REPUBLIKA.CO.ID, JAKARTA -- Pengamat terorisme dari Certified International Investment Analyst (CIIA), Harist Abu Ulya mengatakan, tidak pernah ada proses evaluasi yang dilakukan terhadap para aparat yang bertugas dalam operasi teroris Detasemen Khusus 88 (Densus 88). Pasukan ini juga tak memiliki lembaga khusus di luar kepolisian yang berwenang melakukan pengawasan.
"Hingga saat ini, belum pernah sekalipun ada personil Densus 88 yang mendapat sanksi karena lalai atau tidak profesional saat bertugas atau mereka menyalahi prosedur hukum. Padahal, sudah banyak korban terduga teroris yang ternyata salah tangkap," kata Harits kepada Republika.co.id, Rabu (16/3). (Perangai Densus 88 Dinilai Sebabkan Banyak Aksi Teror).
Kinerja Densus 88 belakangan menjadi sorotan publik. Hal ini terjadi setelah terduga teroris dari Klaten, Jawa Tengah, Siyono (34) tewas di tangan Densus pada Jumat (11/3), pekan lalu.
Menurut Harist, kematian Siyono diduga kuat karena aparat Densus 88 telah menyalahi prosedur hukum yang berlaku. Mulai dari proses penangkapan yang dinilai arogan, hingga tindakan tidak manusiawi yang dilakukan pada tersangka.
Harist juga menyangkal alasan yang dijelaskan oleh pihak kepolisian yang dinilai tidak masuk akal. Polisi mengatakan Siyono tewas setelah berkelahi duet dengan anggota Densus.

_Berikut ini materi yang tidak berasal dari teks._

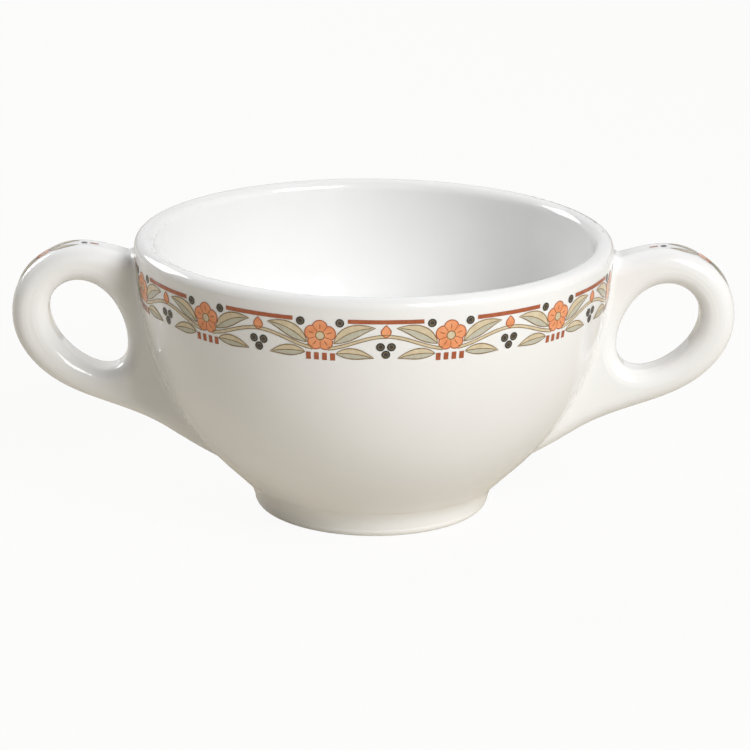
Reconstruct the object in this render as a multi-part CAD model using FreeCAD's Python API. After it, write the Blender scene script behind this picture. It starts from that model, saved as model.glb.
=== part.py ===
import FreeCAD, Part
import math
import os

from FreeCAD import Vector

# Bouillon cup: a round bowl on a low foot ring, with two looped side handles, all one piece of glazed china.
# Millimetres. The origin is the middle of the foot on the table, +Z points up, the handles lie along X.

# Bowl: its height and rim, and the pull of the curve of its side at the waist and below the lip
CUP_HEIGHT = 57.2
RIM_RADIUS = 49.0
LIP_OUTER_ROUND = 2.0
WAIST_PULL = (5.2, 5.75)
LIP_PULL = (1.12, 33.3)

# Foot: a ring that spreads up to the waist in a curve, whose turn lies in and down from the waist, and the
# recess inside the ring
WAIST_HEIGHT = 6.1
WAIST_RADIUS = 26.75
WAIST_FILLET = 0.6
FOOT_RADIUS = 24.3
FOOT_ROUND = 1.7
FOOT_FLARE = (1.75, 1.35)
RECESS_RADIUS = 19.6
RECESS_DEPTH = 2.6
RECESS_SLOPE = 1.2
RECESS_FILLET = 1.3
RECESS_ROUND = 1.0

# Hollow: the wall at the lip, the floor, and the pull of the inside curve at the floor and below the lip
LIP_WALL = 4.0
FLOOR_THICKNESS = 5.4
FLOOR_RADIUS = 16.0
FLOOR_PULL = 12.0
INSIDE_PULL = (0.07, 27.5)

# Handles: a flat loop with well rounded edges, blended into the wall. The rounding takes no more than this
# share of the loop's narrowest place, so that a flat strip stays between its two edges. The blend takes no more
# than this share of the wall between the loop's top and the round of the lip.
HANDLE_DEPTH = 10.0
HANDLE_ROUND = 3.1
ROUND_SHARE = 0.496
ROOT_FILLET = 1.3
ROOT_SHARE = 0.65

# The finger hole is an egg. Its middle stands out from the rim's radius and down from its height, its long
# axis leans out by the tilt, and the taper makes the upper end the fuller one.
HOLE_OUT = 9.2
HOLE_DROP = 18.95
HOLE_HALF_LENGTH = 10.3
HOLE_TAPER = 0.13
HOLE_POINTS = 16

# The handles were stuck on by hand and differ a little: how far each sits above or below the drawn height,
# and the half width and the tilt of its hole
RIGHT_LIFT = 0.3
RIGHT_HALF_WIDTH = 7.35
RIGHT_TILT = 37.0
LEFT_LIFT = -0.3
LEFT_HALF_WIDTH = 6.95
LEFT_TILT = 33.5

# The outer edge of the handle, from inside the wall below the lip, over the top and round the outside:
# control points, as steps out from the rim's radius and down from its height
HANDLE_EDGE = (
    (-4.5, 5.7),
    (2.2, 3.6),
    (7.0, 2.2),
    (14.7, 1.6),
    (24.8, 8.2),
    (26.1, 21.3),
    (17.6, 31.1),
    (6.8, 35.1),
)

# The rest of that edge runs down the side of the bowl and into it: control points, as shares of the way up
# the curve of the side and steps out from it
HANDLE_TAIL = (
    (0.5075, 4.828),
    (0.353, 2.974),
    (0.0578, -0.785),
)


def flat(x, z):
    """A point in the XZ plane."""
    return Vector(x, 0, z)


def bezier(*poles):
    """One smooth edge from its control points."""
    curve = Part.BezierCurve()
    curve.setPoles([flat(x, z) for x, z in poles])
    return curve.toShape()


def line(start, end):
    """One straight edge."""
    return Part.makeLine(flat(*start), flat(*end))


def arc(centre, radius, start, end):
    """An arc about a centre, between two angles in degrees."""
    points = []
    for angle in (start, (start + end) / 2, end):
        turn = math.radians(angle)
        points.append(flat(centre[0] + radius * math.cos(turn), centre[1] + radius * math.sin(turn)))
    return Part.Arc(*points).toShape()


def turned(edges):
    """The solid that a closed outline makes when it turns about the Z axis."""
    face = Part.Face(Part.Wire(edges))
    solid = face.revolve(Vector(0, 0, 0), Vector(0, 0, 1), 360)
    return Part.Solid(solid.Shells[0])


def circles_at(shape, radius, height):
    """The round edges of a turned shape at one radius and height."""
    found = []
    for edge in shape.Edges:
        middle = edge.valueAt((edge.FirstParameter + edge.LastParameter) / 2)
        if abs(math.hypot(middle.x, middle.y) - radius) < 0.01 and abs(middle.z - height) < 0.01:
            found.append(edge)
    return found


def side_poles():
    """Control points of the side of the bowl, from the waist up to the lip."""
    top = CUP_HEIGHT - LIP_OUTER_ROUND
    return (
        (WAIST_RADIUS, WAIST_HEIGHT),
        (WAIST_RADIUS + WAIST_PULL[0], WAIST_HEIGHT + WAIST_PULL[1]),
        (RIM_RADIUS - LIP_PULL[0], top - LIP_PULL[1]),
        (RIM_RADIUS, top),
    )


def off_side(share, step):
    """The point a share of the way up the side of the bowl and a step out from it."""
    side = bezier(*side_poles()).Curve
    way = side.tangent(share)[0]
    return side.value(share) + flat(way.z, -way.x) * step


def bowl_block():
    """The outside of the bowl and its foot, with no hollow in it yet."""
    foot_inner = (FOOT_RADIUS - FOOT_ROUND, 0)
    foot_side = (FOOT_RADIUS, FOOT_ROUND)
    waist = (WAIST_RADIUS, WAIST_HEIGHT)
    flare = (WAIST_RADIUS - FOOT_FLARE[0], WAIST_HEIGHT - FOOT_FLARE[1])
    crest = (RIM_RADIUS - LIP_OUTER_ROUND, CUP_HEIGHT)
    block = turned([
        line((0, 0), foot_inner),
        arc((foot_inner[0], FOOT_ROUND), FOOT_ROUND, -90, 0),
        bezier(foot_side, flare, waist),
        bezier(*side_poles()),
        arc((crest[0], crest[1] - LIP_OUTER_ROUND), LIP_OUTER_ROUND, 0, 90),
        line(crest, (0, CUP_HEIGHT)),
        line((0, CUP_HEIGHT), (0, 0)),
    ])
    return block.makeFillet(WAIST_FILLET, circles_at(block, *waist))


def recess():
    """The shallow glazed hollow inside the foot ring."""
    mouth = RECESS_RADIUS + RECESS_ROUND
    slope = (RECESS_RADIUS - RECESS_SLOPE, RECESS_DEPTH)
    cutter = turned([
        line((0, -RECESS_DEPTH), (mouth, -RECESS_DEPTH)),
        line((mouth, -RECESS_DEPTH), (mouth, 0)),
        arc((mouth, RECESS_ROUND), RECESS_ROUND, 270, 180),
        line((RECESS_RADIUS, RECESS_ROUND), slope),
        line(slope, (0, RECESS_DEPTH)),
        line((0, RECESS_DEPTH), (0, -RECESS_DEPTH)),
    ])
    return cutter.makeFillet(RECESS_FILLET, circles_at(cutter, *slope))


def hollow():
    """The inside of the bowl, up past the rounded lip."""
    lip_inner_round = LIP_WALL - LIP_OUTER_ROUND
    crest = (RIM_RADIUS - LIP_OUTER_ROUND, CUP_HEIGHT)
    wall_top = (RIM_RADIUS - LIP_WALL, CUP_HEIGHT - lip_inner_round)
    floor = RECESS_DEPTH + FLOOR_THICKNESS
    above = CUP_HEIGHT + LIP_WALL
    return turned([
        line((0, floor), (FLOOR_RADIUS, floor)),
        bezier(
            (FLOOR_RADIUS, floor),
            (FLOOR_RADIUS + FLOOR_PULL, floor),
            (wall_top[0] - INSIDE_PULL[0], wall_top[1] - INSIDE_PULL[1]),
            wall_top,
        ),
        arc((crest[0], wall_top[1]), lip_inner_round, 180, 90),
        line(crest, (crest[0], above)),
        line((crest[0], above), (0, above)),
        line((0, above), (0, floor)),
    ])


def finger_hole(half_width, tilt):
    """The egg-shaped outline of the hole: an ellipse that widens towards its upper end, leaning outwards."""
    lean = math.radians(tilt)
    points = []
    for i in range(HOLE_POINTS):
        turn = 2 * math.pi * i / HOLE_POINTS
        across = half_width * math.cos(turn) * (1 + HOLE_TAPER * math.sin(turn))
        along = HOLE_HALF_LENGTH * math.sin(turn)
        x = RIM_RADIUS + HOLE_OUT + across * math.cos(lean) + along * math.sin(lean)
        z = CUP_HEIGHT - HOLE_DROP - across * math.sin(lean) + along * math.cos(lean)
        points.append(flat(x, z))
    curve = Part.BSplineCurve()
    curve.interpolate(points, PeriodicFlag=True)
    return Part.Wire(curve.toShape())


def handle(lift, half_width, tilt):
    """One handle on the +X side, with its inner end still buried in the bowl."""
    poles = [flat(RIM_RADIUS + out, CUP_HEIGHT - drop) for out, drop in HANDLE_EDGE]
    poles += [off_side(share, step) for share, step in HANDLE_TAIL]
    curve = Part.BSplineCurve(poles, None, None, False, 3, None, False)
    outline = Part.Wire([curve.toShape(), Part.makeLine(poles[-1], poles[0])])
    hole = finger_hole(half_width, tilt)
    face = Part.Face([outline, hole], "Part::FaceMakerBullseye")
    face.translate(Vector(0, -HANDLE_DEPTH / 2, lift))
    slab = face.extrude(Vector(0, HANDLE_DEPTH, 0))
    rims = []
    for edge in slab.Edges:
        middle = edge.valueAt((edge.FirstParameter + edge.LastParameter) / 2)
        on_face = abs(abs(middle.y) - HANDLE_DEPTH / 2) < 0.001
        if on_face and not isinstance(edge.Curve, Part.Line):
            rims.append(edge)
    narrowest = min(outline.distToShape(hole)[0], HANDLE_DEPTH)
    return slab.makeFillet(min(HANDLE_ROUND, narrowest * ROUND_SHARE), rims)


def root_edges(cup, block, loop):
    """The edges where a handle meets the bowl: they lie on the skins of both."""
    found = []
    for edge in cup.Edges:
        span = edge.LastParameter - edge.FirstParameter
        spots = [Part.Vertex(edge.valueAt(edge.FirstParameter + span * share)) for share in (0.3, 0.7)]
        skins = block.Shells[0], loop.Shells[0]
        if all(skin.distToShape(spot)[0] < 0.001 for skin in skins for spot in spots):
            found.append(edge)
    return found


def bouillon_cup():
    """The whole cup: bowl and handles grown together, then hollowed."""
    block = bowl_block()
    right = handle(RIGHT_LIFT, RIGHT_HALF_WIDTH, RIGHT_TILT)
    left = handle(LEFT_LIFT, LEFT_HALF_WIDTH, LEFT_TILT)
    left = left.mirror(Vector(0, 0, 0), Vector(1, 0, 0))
    cup = block.fuse([right, left])
    roots = root_edges(cup, block, right) + root_edges(cup, block, left)
    room = CUP_HEIGHT - LIP_OUTER_ROUND - max(edge.BoundBox.ZMax for edge in roots)
    cup = cup.makeFillet(min(ROOT_FILLET, room * ROOT_SHARE), roots)
    return cup.cut([hollow(), recess()])


os.makedirs("parts", exist_ok=True)
cup = bouillon_cup()
cup.exportStep("parts/cup.step")
print("volume", round(cup.Volume), "solids", len(cup.Solids), "faces", len(cup.Faces), "valid", cup.isValid())
print("box", cup.BoundBox)
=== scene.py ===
import math

import bpy
import numpy as np
from mathutils import Matrix


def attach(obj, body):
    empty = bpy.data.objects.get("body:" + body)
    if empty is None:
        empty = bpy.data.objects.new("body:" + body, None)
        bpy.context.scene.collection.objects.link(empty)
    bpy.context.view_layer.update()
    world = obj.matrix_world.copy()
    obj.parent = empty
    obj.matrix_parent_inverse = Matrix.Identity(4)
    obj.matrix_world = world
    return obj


# The cup: bowl, foot and both handles are one piece of white vitrified china under a clear gloss glaze. The
# bowl is turned in a mould, the handles are pressed and stuck on, and the glaze is wiped off the ring of the
# foot, where the cup stood in the kiln.
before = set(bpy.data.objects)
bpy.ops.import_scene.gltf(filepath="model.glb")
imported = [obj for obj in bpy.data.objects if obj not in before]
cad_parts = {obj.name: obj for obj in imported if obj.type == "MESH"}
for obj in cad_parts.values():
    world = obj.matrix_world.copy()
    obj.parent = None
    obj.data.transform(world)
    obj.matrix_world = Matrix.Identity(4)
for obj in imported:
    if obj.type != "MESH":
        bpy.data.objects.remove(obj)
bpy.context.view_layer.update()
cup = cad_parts["cup"]


def linear(red, green, blue):
    """An 8-bit display colour as the linear colour that a shader takes."""
    channels = []
    for channel in (red, green, blue):
        share = channel / 255
        channels.append(share / 12.92 if share <= 0.04045 else ((share + 0.055) / 1.055) ** 2.4)
    return (*channels, 1)


def node(tree, kind, **values):
    """A node of a kind. A value goes to the input of that name, or else to the setting of that name."""
    made = tree.nodes.new(kind)
    for name, value in values.items():
        label = name.replace("_", " ").title()
        if label in made.inputs:
            made.inputs[label].default_value = value
        else:
            setattr(made, name, value)
    return made


def ramp(tree, stops):
    """A colour ramp with the given (place, grey or colour) stops."""
    made = tree.nodes.new("ShaderNodeValToRGB")
    band = made.color_ramp
    while len(band.elements) < len(stops):
        band.elements.new(0.5)
    for element, (place, colour) in zip(band.elements, stops):
        element.position = place
        element.color = colour if isinstance(colour, tuple) else (colour, colour, colour, 1)
    return made


GLAZE_IOR = 1.52
WAVE_HEIGHT = 0.00006
WAVES_PER_METRE = 55.0
PEEL_SHARE = 0.03
GLOSS = 0.07
GLOSS_CHANGE = 0.05


def glaze_skin():
    """The skin of the glaze: long soft waves with a trace of orange peel, and gloss that varies a bit."""
    group = bpy.data.node_groups.new("glaze_skin", "ShaderNodeTree")
    levels = (("Waves Per Metre", WAVES_PER_METRE), ("Gloss", GLOSS), ("Gloss Change", GLOSS_CHANGE))
    for name, level in levels:
        socket = group.interface.new_socket(name, in_out="INPUT", socket_type="NodeSocketFloat")
        socket.default_value = level
    for name in ("Height", "Roughness"):
        group.interface.new_socket(name, in_out="OUTPUT", socket_type="NodeSocketFloat")
    enter = group.nodes.new("NodeGroupInput")
    leave = group.nodes.new("NodeGroupOutput")
    place = group.nodes.new("ShaderNodeTexCoord")
    waves = node(group, "ShaderNodeTexNoise", detail=1.0, roughness=0.4)
    peel = node(group, "ShaderNodeTexNoise", scale=620.0, detail=1.0, roughness=0.5)
    smears = node(group, "ShaderNodeTexNoise", scale=38.0, detail=4.0, roughness=0.6)
    faint = node(group, "ShaderNodeMath", operation="MULTIPLY")
    faint.inputs[1].default_value = PEEL_SHARE
    both = node(group, "ShaderNodeMath", operation="ADD")
    spread = node(group, "ShaderNodeMapRange")
    spread.inputs["From Min"].default_value = 0.35
    spread.inputs["From Max"].default_value = 0.7
    wide = node(group, "ShaderNodeMath", operation="MULTIPLY")
    gloss = node(group, "ShaderNodeMath", operation="ADD")
    join = group.links.new
    for texture in (waves, peel, smears):
        join(place.outputs["Object"], texture.inputs["Vector"])
    join(enter.outputs["Waves Per Metre"], waves.inputs["Scale"])
    join(peel.outputs["Fac"], faint.inputs[0])
    join(waves.outputs["Fac"], both.inputs[0])
    join(faint.outputs[0], both.inputs[1])
    join(both.outputs[0], leave.inputs["Height"])
    join(smears.outputs["Fac"], spread.inputs["Value"])
    join(spread.outputs["Result"], wide.inputs[0])
    join(enter.outputs["Gloss Change"], wide.inputs[1])
    join(wide.outputs[0], gloss.inputs[0])
    join(enter.outputs["Gloss"], gloss.inputs[1])
    join(gloss.outputs[0], leave.inputs["Roughness"])
    return group


GLAZE_SKIN = glaze_skin()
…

Harits menuturkan, hingga saat ini ada sebanyak 120 terduga teroris yang tewas saat proses penangkapan berlangsung. Kemudian, 40 orang terduga teroris yang ditangkap tidak terbukti bersalah.
"Setidaknya sudah 120 terduga teroris yang tewas dalam proses penangkapan. Padahal, ini jelas prosedur hukumnya penangkapan, ini jelas menyalahi aturan, tapi belum pernah ada sanksi apapun," kata Harits.